Tripartite Negotiating Forum Bill to improve labour relations

Business Editor
THE Attorney General’s Office has come up with a draft Tripartite Negotiating Forum (TNF) Bill as part of Government efforts to give the forum legal status.

The move is expected to improve labour relations between employers, workers and the Government and facilitate tackling of diverse socio-economic issues affecting the economy.

Public Service Labour and Social Services Deputy Minister Tapiwa Matangaidze said a legalised TNF presents a unique opportunity for social dialogue between the three parties.

He said the forum has over the years continued to be underutilised because of the absence of a legal grounding.

“I have no doubt that collective efforts, through the TNF, can present the most feasible route to addressing challenges under discussion.

“It is pleasing that the Attorney General’s Office has produced a final TNF draft Bill as part of legislative developments to give the forum a legal personality,” said the Deputy Minister.

“It is believed such a status will give the TNF better legal authority that is to be respected, binding and implementable all the time.”

The draft takes into account concerns and input from stakeholders particularly Government’s social partners, business and labour in the TNF.

The TNF is seen as the bedrock in facilitating effective dialogue for the establishment and strengthening of institutions such as the mooted National Productivity Institute, National Employment Councils and implementation of the principles of the Kadoma Declaration on a shared national socio-economic vision.

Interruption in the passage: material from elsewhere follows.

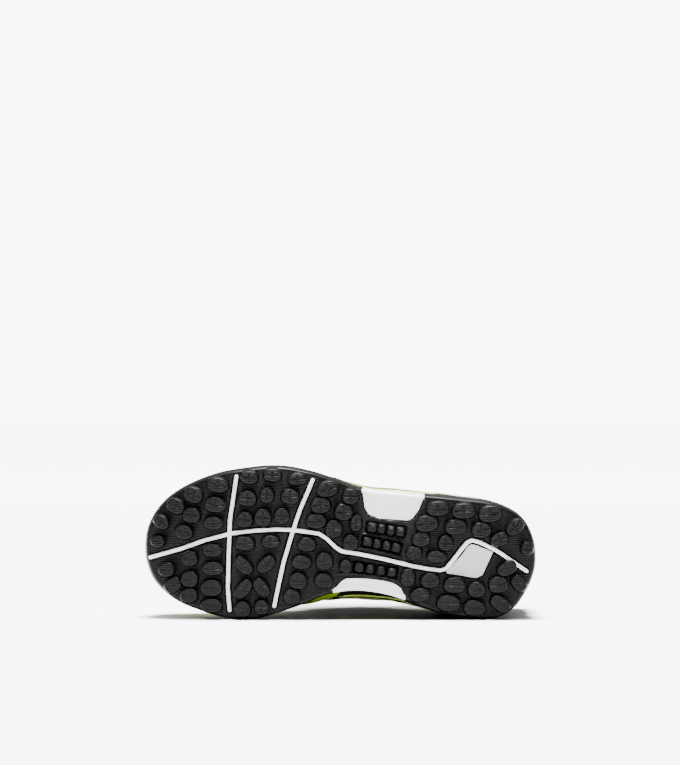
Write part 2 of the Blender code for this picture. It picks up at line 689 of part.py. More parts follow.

Speaker of Parliament Jacob Mudenda is also on record as saying the TNF operations need to be backed by an Act of Parliament so as to ensure its credibility.

“I therefore invite business members to continue to participate in the TNF where broader issues in the socio-economic domain can be addressed through consultation and negotiation with all relevant stakeholders,” said Matangaidze.

Workers and employers of late view each other with suspicion following the massive retrenchments that followed last year’s Supreme Court ruling which gave the latter the greenlight to fire workers on three months’ notice.

While labour forms part of the cost drivers in the Zimbabwean economy, the Deputy Minister said it was important to award workers high wages to stimulate demand that will sustain productivity and increase markets for companies.

“Increased productivity can only be sustained by sufficient demand in both the domestic and export market, which demand is supported by a capacitated market employing higher labour costs,” Matangaidze said.

“This clearly points to a need to balance labour costs and productivity.”

He revealed that in the medium to long term, his ministry would facilitate the establishment of a Zimbabwe productivity institute which would undertake productivity research and productivity-based remuneration.

Matangaidze urged stakeholders to look at cost competitiveness more objectively and holistically.

To him labour market is not the foremost concern in terms of production constraints but access to finance, open market, infrastructure and unaccountability, red tape and corruption.

Deputy Minister Matangaidze recently engaged captains of industry in Bulawayo on the impact of labour costs on export competitiveness where he stressed the need for dialogue.

He, however, said managing labour costs alone “cannot be the panacea to improving cost competitiveness”.

“It is common cause that export competitiveness is central to our country’s turn around strategies. It is also common cause that the Government prioritises the workplace as an important factor in this initiative. It is fundamentally appreciated that labour costs must be properly managed in line with the available resources taking due consideration of employee rights, conditions of work and service, industrial productivity and cost competitiveness,” said Matangaidze.

He said while unit labour costs were an indicator of competitiveness, this should not increase faster than productivity.

“In essence we are saying that we can improve our export competitiveness by either decreasing labour costs and or increasing productivity. Should labour costs go faster than labour productivity, our cost competitiveness could suffer unless the growth is compensated for by simultaneously reducing other cost areas,” said Matangaidze.

He explained that the Government has maintained a flexible stance on labour to allow the market to determine the wages per sector, employment terms and termination packages.